On Saturday mornings, she will stand in front of a local abortion clinic with a bright orange vest and an umbrella, offering to walk into the clinic with patients. Her job involved calmly talking to the patients, offering to help them into the clinic, asking them about their day, and other things of that nature. This may not seem necessary to some readers, except these patients have to, on a weekly basis, deal with overt and cruel harassment from a crowd of people standing only a shouting distance away.

I knew people when I lived in Huntsville who could, legally, block the entrance to a clinic, or so they claimed. But in Tuscaloosa, she explained, there was a technicality in the law that prevented them from getting closer. In many states, buffer zone laws have been collapsing since last year’s Supreme Court Case ruled buffer zones a violation of free speech.

Intrigued, I asked if I could come escort to see what it was like. It has been a while since then, but the lessons of that day stayed with me.

The crowd of protesters were not what I thought they would be. They were surprisingly multiracial, and when I thought they were going to call someone a “whore,” they instead used the term “murderer.” They refused to talk to any of the female escorts. One man, whose name I think was Lyle, brought a camera to take photographs of people to intimidate them. They pleaded to end the “Black Holocaust” of abortion, and offered to “help” the people coming to the clinic for a procedure. When one of the escorts asked what help they offered, they did not have specific references. They just insisted “they would find a way.” When they saw me out there, they assumed I was simply out of work and in need of a job, screaming that they would “find me a new one.” They asked what my mother would think of me if she knew I were out here.

Having not received training, I attempted to escort one couple from their car, but they spent nearly an hour in there trying to decide whether or not to get out (though I cannot say whether or not it was the fault of the protesters). My friend called me back.

“You’re supposed to let them come to you,” she said. “This is their decision and they need to feel comfortable making it.”

A number of the clinic’s patients managed to ignore the protesters, striding confidently to the door. Others tried to hide their face from the screaming and the lens of Lyle’s camera. The anti-choice protesters loved telling women, at the top of their lungs, that they were going to hell. Their offers of help, though in their minds compassionate, did not sway anyone to their side of the street that day.

They do this every Saturday, sometimes other days of the week. Sometimes, according to my friend, they call the police, only to be told to stop wasting taxpayer’s time. I haven’t been escorting but once since then, though I would probably do it again if I had time. My friend tells me the protesters have gone slack in recent months, showing up for a mere prayer session instead of committing to hours of jeering. And to a degree, they may be winning: Alabama abortion clinics have a tough time staying open, even the one here in Tuscaloosa.

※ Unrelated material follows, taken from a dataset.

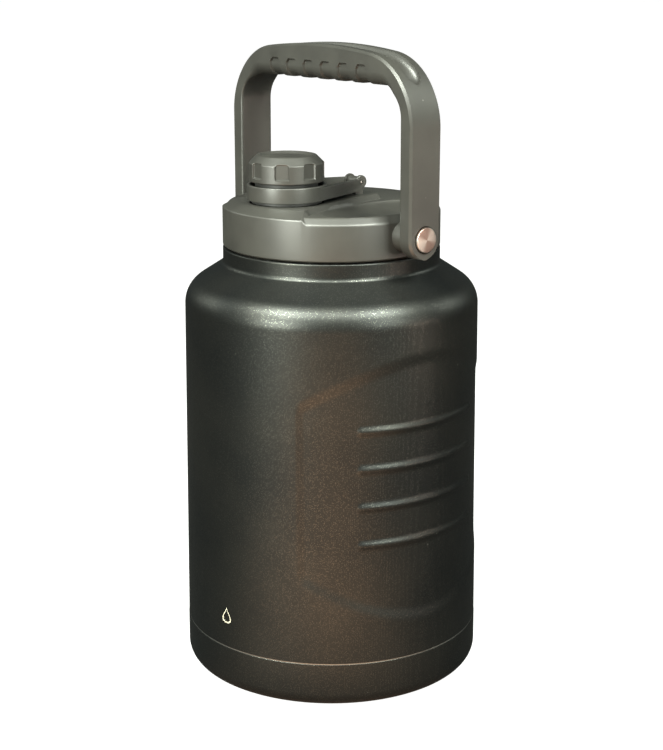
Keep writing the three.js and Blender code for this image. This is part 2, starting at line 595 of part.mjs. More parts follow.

Making the choice to have an abortion, for many, is hard enough. Being publicly harassed and shamed for it? It’s wrong. I wanted to ask those protesters why they felt that was a proper response to what they saw as a mortal sin. They don’t sit outside liquor stores or courthouses screaming at sinners. What do they contribute to the world by making other people’s lives harder? What good comes from persecution? I knew this kind of stuff happened in real life, but like anything, it was more potent seeing it in person. And though I felt ashamed of the thought, I did leave that clinic glad I didn’t have a uterus, especially with how hard it can be to get birth control.

I wonder if Lyle would support birth control access. It would mean less abortions, wouldn’t it? Not that there is anything wrong with getting an abortion. It just seems to me that the hypocrisy can be infuriating. Seeing those protesters was infuriating, too. We shouldn’t have to have patients volunteering at clinic to make people feel safe — we should support a person’s right to choose what to do with their own body. That’s what I learned volunteering at an abortion clinic. And in light of recent proposed changes to Alabama law preventing clinics from operating within 2,000 feet of a school, these clinics may not be open much longer.